The September mass shooting at Las Vegas’ Route 91 Harvest fest, in particular, inspired a few previously silent country musicians to back out of their relationship with the National Rifle Association. One of those stars, Thomas Rhett, is nominated for six Academy of Country Music Awards, which will air on CBS in April.

It is unclear whether the Academy will try to control what its nominees say onstage, but if they do, it won't be the first time a country awards show has pushed for control over the conversation. In November, the Country Music Association Awards announced that any reporters asking political questions of nominees, especially related to guns, were at risk of being ejected from the event. After some backlash, the association back-pedaled and retracted its comments. The show's co-hosts, Brad Paisley and Carrie Underwood, opened the evening with a song mocking President Donald Trump.

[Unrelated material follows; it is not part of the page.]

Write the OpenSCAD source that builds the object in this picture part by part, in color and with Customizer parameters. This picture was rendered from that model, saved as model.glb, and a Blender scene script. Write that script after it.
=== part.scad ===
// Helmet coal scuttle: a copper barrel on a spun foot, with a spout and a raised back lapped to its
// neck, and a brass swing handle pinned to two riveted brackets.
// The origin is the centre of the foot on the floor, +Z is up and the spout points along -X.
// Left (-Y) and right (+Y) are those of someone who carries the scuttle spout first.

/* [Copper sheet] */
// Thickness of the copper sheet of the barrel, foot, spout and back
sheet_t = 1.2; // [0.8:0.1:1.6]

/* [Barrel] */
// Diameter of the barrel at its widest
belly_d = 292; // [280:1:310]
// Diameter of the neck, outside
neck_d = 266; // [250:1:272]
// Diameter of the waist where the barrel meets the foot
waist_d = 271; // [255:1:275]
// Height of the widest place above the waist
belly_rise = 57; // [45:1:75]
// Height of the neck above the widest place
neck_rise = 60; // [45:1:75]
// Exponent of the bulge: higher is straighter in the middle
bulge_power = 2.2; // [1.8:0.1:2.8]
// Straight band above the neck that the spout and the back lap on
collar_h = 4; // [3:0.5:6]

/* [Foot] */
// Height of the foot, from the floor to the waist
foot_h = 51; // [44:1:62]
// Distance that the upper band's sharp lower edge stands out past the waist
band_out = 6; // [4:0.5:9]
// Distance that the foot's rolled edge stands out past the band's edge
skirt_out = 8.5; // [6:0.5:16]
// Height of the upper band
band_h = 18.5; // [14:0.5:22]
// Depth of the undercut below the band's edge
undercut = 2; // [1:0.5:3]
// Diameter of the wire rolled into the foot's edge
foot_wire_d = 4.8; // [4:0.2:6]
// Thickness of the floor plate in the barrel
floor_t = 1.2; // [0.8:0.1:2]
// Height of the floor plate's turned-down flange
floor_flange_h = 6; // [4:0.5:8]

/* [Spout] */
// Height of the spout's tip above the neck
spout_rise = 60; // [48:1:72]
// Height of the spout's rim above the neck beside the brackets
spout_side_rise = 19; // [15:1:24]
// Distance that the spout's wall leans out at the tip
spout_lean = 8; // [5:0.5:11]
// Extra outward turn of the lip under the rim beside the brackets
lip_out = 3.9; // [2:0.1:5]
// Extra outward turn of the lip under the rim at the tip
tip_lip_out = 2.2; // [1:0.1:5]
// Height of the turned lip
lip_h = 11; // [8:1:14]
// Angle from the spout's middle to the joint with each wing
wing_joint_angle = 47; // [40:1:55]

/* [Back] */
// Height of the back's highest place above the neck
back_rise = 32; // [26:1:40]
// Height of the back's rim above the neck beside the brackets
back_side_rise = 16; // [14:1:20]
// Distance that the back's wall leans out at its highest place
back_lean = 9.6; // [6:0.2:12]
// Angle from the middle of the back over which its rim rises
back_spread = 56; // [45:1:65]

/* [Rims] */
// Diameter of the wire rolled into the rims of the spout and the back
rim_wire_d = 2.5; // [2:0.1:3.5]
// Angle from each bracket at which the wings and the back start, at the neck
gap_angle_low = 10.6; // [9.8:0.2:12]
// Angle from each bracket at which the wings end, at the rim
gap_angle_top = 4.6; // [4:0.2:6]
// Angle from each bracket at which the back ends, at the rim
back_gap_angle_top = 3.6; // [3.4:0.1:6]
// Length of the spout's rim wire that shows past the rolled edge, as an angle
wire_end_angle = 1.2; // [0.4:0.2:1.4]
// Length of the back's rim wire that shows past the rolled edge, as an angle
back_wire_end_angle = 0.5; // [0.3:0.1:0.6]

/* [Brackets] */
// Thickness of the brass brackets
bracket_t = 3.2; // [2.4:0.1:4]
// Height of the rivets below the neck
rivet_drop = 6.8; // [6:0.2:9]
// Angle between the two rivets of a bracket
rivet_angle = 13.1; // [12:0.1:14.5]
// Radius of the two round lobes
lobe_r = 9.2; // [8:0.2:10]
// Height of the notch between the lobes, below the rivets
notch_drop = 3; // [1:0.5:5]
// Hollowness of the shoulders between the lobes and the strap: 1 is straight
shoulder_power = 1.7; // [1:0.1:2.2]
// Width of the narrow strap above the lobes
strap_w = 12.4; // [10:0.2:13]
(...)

Though it's becoming less taboo for country stars to speak out against the NRA, many of the nominees scheduled to appear at the ACM awards have historically avoided questions related to gun control. Here's what we know about the musicians leading the list of nominees: where they stand on the NRA, increased gun control, and preserving the Second Amendment.

Chris Stapleton

39-year-old Kentucky native Stapleton is nominated for eight awards, including Entertainer of the Year, Male Vocalist of the Year, and Album of the Year for "From A Room Vol. 1," which critics adored.

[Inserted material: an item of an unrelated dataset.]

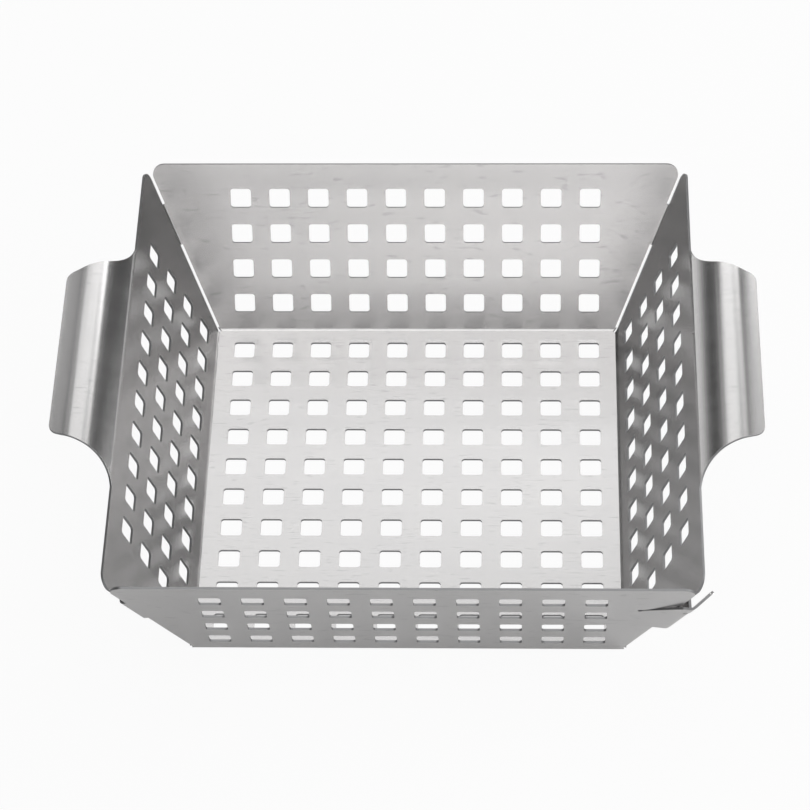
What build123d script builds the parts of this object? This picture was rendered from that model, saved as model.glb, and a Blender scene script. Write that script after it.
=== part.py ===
"""Square grill basket of perforated stainless sheet, in millimetres, +Z up.

The basket stands on its floor, with the origin at the middle of the floor's underside.
+X runs out through the right handle and +Y through the back wall. Each panel is the
stretch of sheet between its own folds, so neighbouring panels meet face to face.
"""
import os
from math import atan, cos, radians, sin, sqrt, tan

from build123d import *

# Driving dimensions
sheet = 1.0  # thickness of the stainless sheet
pitch = 17.0  # spacing of the punched holes, both ways
hole_side = 9.0
hole_corner = 1.3
holes_across = 10
wall_rows = 4
floor_margin = 12.2  # outermost hole centres of the floor to the fold line
foot_margin = 13.2  # fold line to a wall's lowest hole centres
rim_margin = 16.2  # a wall's highest hole centres to its rim
wall_lean = 21.0  # degrees from upright
fold_radius = 1.2  # inside radius where floor and walls meet
corner_gap = 1.2  # open slit between neighbouring walls
rim_corner = 5.0  # rounding of each wall's upper corners

# Handles, from the rim outwards, with slopes in degrees above level
root_radius = 4.5
root_end_slope = 43.0
shoulder_radius = 42.0
shoulder_end_slope = 29.0
crown_radius = 13.8
crease_slope = -16.0  # where the crown ends and the lip starts to flare
lip_radius = 43.0
lip_end_slope = -7.0
root_half_width = 72.8
throat_half_width = 51.0
throat_reach = 10.8  # outwards from the rim
throat_pull = 7.8
lip_half_width = 43.5
lip_corner = 3.0

# Corner tabs, folded from the back and front walls onto the side walls
tab_low = 0.52  # shares of the wall's slant
tab_high = 0.76
tab_length = 16.0
tab_fold = 1.0  # radius of the sheet's middle
tab_end_corner = 3.0

# The front right tab has sprung open and stands out as a flap with a finger
flap_length = 13.0  # inwards from the corner, square to it
flap_level = 1.0  # still flat at its root
flap_root_radius = 6.0
flap_rise = 7.0  # degrees out of the front wall
flap_reach = 16.8
flap_foot = 0.45  # share of the slant
flap_fold = 2.0
flap_rest = 0.05  # clearance of its free end from the side wall
slit_width = 0.9  # cut that frees the flap's upper edge
slit_slope = 24.0  # degrees below the rim's direction
slit_end_radius = 1.3
finger_height = 4.5
finger_gap = 0.6  # between the finger and the folded flap below it
finger_reach = 15.8
finger_turn = 51.0  # degrees back towards the side wall
finger_fold = 3.0
finger_length = 11.5
finger_end_corner = 2.0

# Worked out from them
lean = radians(wall_lean)
half_floor = (holes_across - 1) / 2 * pitch + floor_margin
wall_slant = foot_margin + (wall_rows - 1) * pitch + rim_margin
rim_out = half_floor + wall_slant * sin(lean)
rim_height = sheet + wall_slant * cos(lean)
fold_angle = 90 - wall_lean
fold_setback = fold_radius * tan(radians(fold_angle) / 2)
mitre = corner_gap / sqrt(2)
corner_lean = atan(sin(lean))  # of a corner line, within the face of a wall
edge_setback = mitre * cos(corner_lean)
corner_stretch = sqrt(1 + sin(lean) ** 2)  # corner line's length for each unit of slant
normal_angle = Vector(cos(lean), 0, -sin(lean)).get_angle(Vector(0, cos(lean), -sin(lean)))
turns = {"right": 0, "back": 90, "left": 180, "front": 270}


def corner_at(slant):
    """How far out the corner line passes, at a distance up the slant of a wall."""
    return half_floor + slant * sin(lean)


def outwards(turn):
    return Vector(1, 0, 0).rotate(Axis.Z, turn)


def wall_plane(turn):
    """A wall's inner face: x along the rim, y up the slant, z outwards."""
    out = outwards(turn)
    normal = out * cos(lean) - Vector(0, 0, sin(lean))
    return Plane(origin=out * half_floor + Vector(0, 0, sheet), x_dir=outwards(turn + 90), z_dir=normal)


def section_plane(turn):
    """Upright section through the middle of a wall: x outwards, y up."""
    out = outwards(turn)
    return Plane(origin=(0, 0, 0), x_dir=out, z_dir=out.cross(Vector(0, 0, 1)))


def corner_section(slant=0):
    """Section square to the back right corner line: x out of the back wall, y inwards along it."""
    out = corner_at(slant)
    origin = (out, out, sheet + slant * cos(lean))
    return Plane(
        origin=origin,
        x_dir=(0, cos(lean), -sin(lean)),
        z_dir=(sin(lean), sin(lean), cos(lean)),
    )


def back_wall_face():
    """The back wall's inner face, seen from inside: x to the right, y up the slant."""
    return Plane(
        origin=(0, half_floor, sheet),
        x_dir=(1, 0, 0),
        z_dir=(0, -cos(lean), sin(lean)),
    )


def by_side_wall(reach, stand_off):
    """A point beside the right wall's inner face, in the back right corner's section."""
    turn = radians(normal_angle)
    along = Vector(-sin(turn), -cos(turn))
    outward = Vector(cos(turn), -sin(turn))
    return along * reach + outward * stand_off


def punched_holes(rows):
    with GridLocations(pitch, pitch, holes_across, rows):
        RectangleRounded(hole_side, hole_side, hole_corner, mode=Mode.SUBTRACT)


def save(part, name):
    part.label = name
    export_step(part, f"parts/{name}.step")


def make_floor():
    with BuildPart() as floor_panel:
        with BuildSketch():
            side = 2 * (half_floor - fold_setback)
            Rectangle(side, side)
            punched_holes(holes_across)
        extrude(amount=sheet)
    save(floor_panel.part, "floor_panel")


def foot_fold(turn):
    """The curved foot of a wall, mitred at both ends."""
    out = outwards(turn)
    along = outwards(turn + 90)
    with BuildPart() as fold:
        with BuildSketch(section_plane(turn)):
            centre = (half_floor - fold_setback, sheet + fold_radius)
            with BuildLine():
                inner = CenterArc(centre, fold_radius, -90, fold_angle)
                outer = CenterArc(centre, fold_radius + sheet, -90, fold_angle)
                Line(inner @ 0, outer @ 0)
                Line(inner @ 1, outer @ 1)
            make_face()
        extrude(amount=rim_out, both=True)
        with BuildSketch():
            with BuildLine():
                Polyline(
                    out * mitre,
                    out * rim_out + along * (rim_out - mitre),
                    out * rim_out - along * (rim_out - mitre),
                    close=True,
                )
            make_face()
        extrude(amount=rim_height, mode=Mode.INTERSECT)
    return fold.part


def make_wall(name):
    turn = turns[name]
    with BuildPart() as wall:
        with BuildSketch(wall_plane(turn)) as face:
            foot_half = corner_at(fold_setback) - mitre
            rim_half = corner_at(wall_slant) - mitre
            with BuildLine():
                Polyline(
                    (-foot_half, fold_setback),
                    (foot_half, fold_setback),
                    (rim_half, wall_slant),
                    (-rim_half, wall_slant),
                    close=True,
                )
            make_face()
            fillet(face.vertices().group_by(Axis.Y)[-1], radius=rim_corner)
            with Locations((0, foot_margin + (wall_rows - 1) / 2 * pitch)):
                punched_holes(wall_rows)
        extrude(amount=sheet)
        add(foot_fold(turn))
        if name == "front":
            extrude(flap_opening(), amount=sheet, mode=Mode.SUBTRACT)
    save(wall.part, f"{name}_wall")


def flap_corners():
    """Corners of the flap in the wall's face: corner top, root top, root foot, corner foot."""
    top = tab_high * wall_slant
    foot = flap_foot * wall_slant
    fall = tan(radians(slit_slope))
    root_in = flap_length / cos(corner_lean)
    inwards = root_in / (1 - fall * sin(lean))
    return [
        Vector(corner_at(top), top),
        Vector(corner_at(top) - inwards, top - inwards * fall),
        Vector(corner_at(foot) - root_in, foot),
        Vector(corner_at(foot), foot),
    ]


def flap_opening():
    """What the flap leaves open in the front wall, with the slit above it."""
    corner_top, root_top, root_foot, corner_foot = flap_corners()
    slit = Vector(0, slit_width / cos(radians(slit_slope)))
    past = Vector(pitch, 0)
    rise = Vector(pitch, pitch * tan(radians(slit_slope)))
    with BuildSketch(wall_plane(turns["front"])) as opening:
        with BuildLine():
            Polyline(
                corner_top + slit + rise,
                root_top + slit,
                root_top,
                root_foot,
                corner_foot + past,
                close=True,
            )
        make_face()
        with Locations(root_top + slit / 2):
            Circle(slit_end_radius)
    return opening.sketch


def make_handles():
    bends = (
        (root_radius, root_end_slope),
        (shoulder_radius, shoulder_end_slope),
        (crown_radius, crease_slope),
        (lip_radius, lip_end_slope),
    )
    with BuildPart() as handle:
        with BuildSketch(section_plane(turns["right"])):
            middle = sheet / 2
            end = Vector(rim_out + middle * cos(lean), rim_height - middle * sin(lean))
            heading = Vector(sin(lean), cos(lean))
            slope = 90 - wall_lean
            with BuildLine():
                for radius, end_slope in bends:
                    bend = JernArc(start=end, tangent=heading, radius=radius, arc_size=end_slope - slope)
                    end, heading, slope = bend @ 1, bend % 1, end_slope
            trace(line_width=sheet)
        extrude(amount=root_half_width, both=True)
        reach = handle.part.bounding_box().max.X
        throat_out = rim_out + throat_reach
        taper = (throat_half_width - lip_half_width) / (reach - throat_out)
        with BuildSketch() as outline:
            with BuildLine():
                throat = Bezier(
                    (rim_out, root_half_width),
                    (rim_out, root_half_width - throat_reach),
                    (throat_out - throat_pull, throat_half_width + taper * throat_pull),
                    (throat_out, throat_half_width),
                )
                Polyline(
                    throat @ 1,
                    (reach, lip_half_width),
                    (reach, 0),
                    (rim_out - sheet, 0),
                    (rim_out - sheet, root_half_width),
                    throat @ 0,
                )
            make_face()
            mirror(about=Plane.XZ)
            lip_corners = outline.vertices().group_by(Axis.X)[-1].sort_by(Axis.Y)
            fillet([lip_corners[0], lip_corners[-1]], radius=lip_corner)
        extrude(amount=2 * rim_height, mode=Mode.INTERSECT)
    save(handle.part, "right_handle")
    save(mirror(handle.part, about=Plane.YZ), "left_handle")


def folded_tab():
    """The back right corner's tab, from the back wall's edge onto the right wall."""
    turn = radians(normal_angle)
    over_wall = 1.5 * sheet
    fold_reach = (over_wall * cos(turn) - sheet / 2) / sin(turn)
    with BuildPart() as tab:
        with BuildSketch(corner_section(tab_low * wall_slant)):
            with BuildLine():
                FilletPolyline(
                    (sheet / 2, edge_setback),
                    by_side_wall(fold_reach, over_wall),
                    by_side_wall(tab_length, over_wall),
                    radius=tab_fold,
                )
            trace(line_width=sheet)
        extrude(amount=(tab_high - tab_low) * wall_slant * corner_stretch)
        through_side_wall = Axis((0, 0, 0), (cos(lean), 0, -sin(lean)))
        fillet(tab.edges().filter_by(through_side_wall), radius=tab_end_corner)
    return tab.part


def sprung_finger(bend, heading):
    """The narrow finger that runs on past the corner at the top of the sprung tab."""
    top = tab_high * wall_slant
    foot = top - finger_height
    overlap = finger_height
    knee = bend + heading * finger_reach
    away = Vector(1, 0).rotate(Axis.Z, flap_rise - finger_turn - 90)
    with BuildPart() as finger:
        with BuildSketch(corner_section()):
            with BuildLine():
                FilletPolyline(bend, knee, knee + away * finger_length, radius=finger_fold)
            trace(line_width=sheet)
        extrude(amount=wall_slant * corner_stretch)
        with BuildSketch(back_wall_face()):
            inside = corner_at(top) - overlap
            beyond = corner_at(top) + finger_reach
            with BuildLine():
                Polyline(
                    (inside, foot),
                    (beyond, foot),
                    (beyond, top),
                    (corner_at(top), top),
                    (inside, top - overlap * tan(radians(slit_slope))),
                    close=True,
                )
            make_face()
        extrude(amount=pitch, both=True, mode=Mode.INTERSECT)
        tip = finger.faces().sort_by_distance((0, 0, 0))[-1]
        fillet(tip.edges().sort_by(SortBy.LENGTH)[:2], radius=finger_end_corner)
    return finger.part


def sprung_tab():
    """The tab that has sprung open, made at the back right corner."""
    corner_top, root_top, root_foot, corner_foot = flap_corners()
    rise = radians(flap_rise)
    root = Vector(sheet / 2, flap_length)
    bend = root - Vector(0, flap_level)
    heading = Vector(sin(rise), -cos(rise))
    with BuildPart() as tab:
        with BuildSketch(corner_section()):
            with BuildLine():
                FilletPolyline(
                    root,
                    bend,
                    bend + heading * flap_reach,
                    by_side_wall(tab_length, 1.5 * sheet + flap_rest),
                    radius=[flap_root_radius, flap_fold],
                )
            trace(line_width=sheet)
        extrude(amount=wall_slant * corner_stretch)
        with BuildSketch(back_wall_face()):
            shoulder = corner_top.Y - finger_height - finger_gap
            beyond = Vector(pitch, 0)
            with BuildLine():
                Polyline(
                    corner_top,
                    root_top,
                    root_foot,
                    corner_foot + beyond,
                    (corner_top.X + pitch, shoulder),
                    (corner_top.X, shoulder),
                    close=True,
                )
            make_face()
        extrude(amount=1.5 * pitch, both=True, mode=Mode.INTERSECT)
        add(sprung_finger(bend, heading))
    return tab.part


def make_tabs():
    tab = folded_tab()
    save(tab, "corner_tab_back_right")
    save(mirror(tab, about=Plane.YZ), "corner_tab_back_left")
    save(mirror(mirror(tab, about=Plane.YZ), about=Plane.XZ), "corner_tab_front_left")
    save(mirror(sprung_tab(), about=Plane.XZ), "corner_tab_front_right")


os.makedirs("parts", exist_ok=True)
make_floor()
for wall_name in turns:
    make_wall(wall_name)
make_handles()
make_tabs()
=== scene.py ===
from math import copysign, cos, pi, radians, sin, sqrt, tan

import bpy
from mathutils import Matrix, Vector
from mathutils.bvhtree import BVHTree


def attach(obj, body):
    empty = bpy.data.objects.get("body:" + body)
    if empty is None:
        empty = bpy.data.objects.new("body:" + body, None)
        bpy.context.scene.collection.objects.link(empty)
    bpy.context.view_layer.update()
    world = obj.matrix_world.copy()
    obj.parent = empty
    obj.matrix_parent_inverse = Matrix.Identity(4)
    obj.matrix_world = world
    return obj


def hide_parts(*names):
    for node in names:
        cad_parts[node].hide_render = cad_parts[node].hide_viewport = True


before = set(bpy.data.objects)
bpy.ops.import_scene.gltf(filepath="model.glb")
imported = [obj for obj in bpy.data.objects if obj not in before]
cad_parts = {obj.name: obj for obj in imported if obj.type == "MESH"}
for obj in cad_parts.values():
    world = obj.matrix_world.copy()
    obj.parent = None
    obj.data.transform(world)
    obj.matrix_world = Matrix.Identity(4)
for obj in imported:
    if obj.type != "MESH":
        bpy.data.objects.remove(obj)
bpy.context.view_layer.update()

MM = 0.001

# The folded sheet
SHEET = 1.0 * MM
LEAN = radians(21)  # of the walls, from upright
HALF_FLOOR = 88.7 * MM  # middle of the floor to a fold line
WALL_SLANT = 80.4 * MM  # fold line to rim
FOLD_RADIUS = 1.2 * MM
FOLD_SETBACK = FOLD_RADIUS * tan((pi / 2 - LEAN) / 2)
BROKEN_EDGE = 0.15 * MM  # taken off every sheared edge
SKIN = 0.2 * SHEET  # anything this near a face of the sheet belongs to that face
MERGE_REACH = 0.001 * MM
FLAT_TURN = radians(0.5)  # faces that turn less than this are one flat
SHARP_TURN = radians(40)  # edges that turn more than this are broken
SMOOTH_TURN = radians(50)  # and more than this are shaded as edges
SEAM_GAP = 0.02 * MM  # two nodes this near are one sheet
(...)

Stapleton has been quiet about his politics, but the fact that country music's renegade Sturgill Simpson adores him speaks volumes. Stapleton is also a long-time collaborator with Justin Timberlake, who recently tried to rebrand his image as a "man of the woods" and has said publicly that he's a life-long gun owner.

Thomas Rhett

Rhett, a young contender from Georgia, is nominated for six awards, including Male Vocalist of the Year, which he won in 2017.

Last year, 27-year-old Rhett was listed on the NRA's country music initiative, NRA Country. After the shooting in Las Vegas, however, Rhett was one of many stars to quietly sever his relationship with the organization, including their Artist of the Month campaign.

Keith Urban

Originally from Australia, now an American citizen (as well as Nicole Kidman's husband), Urban is a country music main-stay. He's nominated in five categories, including Entertainer of the Year (for the eighth time).

In April 2017, Urban told the press that he was "unsure" if he and Kidman would accept an invitation to visit Trump. Kidman has been similarly vague in her political commentary. In October, Urban made some touching comments about how he explained the Las Vegas shooting to his daughter, but he refrained from making comments about the NRA or gun ownership.

Miranda Lambert

Lambert, a 34-year-old singer-songwriter from Texas, is one of two leading female musician at the ACM Awards, with four nominations—newcomer Maren Morris nabbed the same number.

Lambert walked the ACM red carpet in 2016 with tiny pink gun holsters on her stiletto heels, an $849 Joyce Echols pair called "come and take it" shoes. Despite that cheeky hint at supporting gun owners, in a July 2017 Rolling Stone profile, Lambert insisted that she has no interest in using her stardom to discuss politics.

Maren Morris

Morris, 27, is the youngest starlet among this year's nominees. The Nashville native is up for four honors, including Female Vocalist of the Year.

Morris is the most outspoken figure here, having denounced Trump's policies more than once. Before the 2016 election, she publicly assured her fans that making country music did not mean she was planning on voting for Trump. In 2017, she tweeted that the president's desire to ban transgender soldiers from serving in the military made her sick. At the Grammys last year, Morris spoke briefly with Rolling Stone about gun control, and she said, "Having this open conversation about gun rights would be a start, [as well as] changing legislation."

The Academy of Country Music Awards, hosted by Reba McEntire—and with no prior announcements regarding who's allowed to talk politics—will air on CBS in April.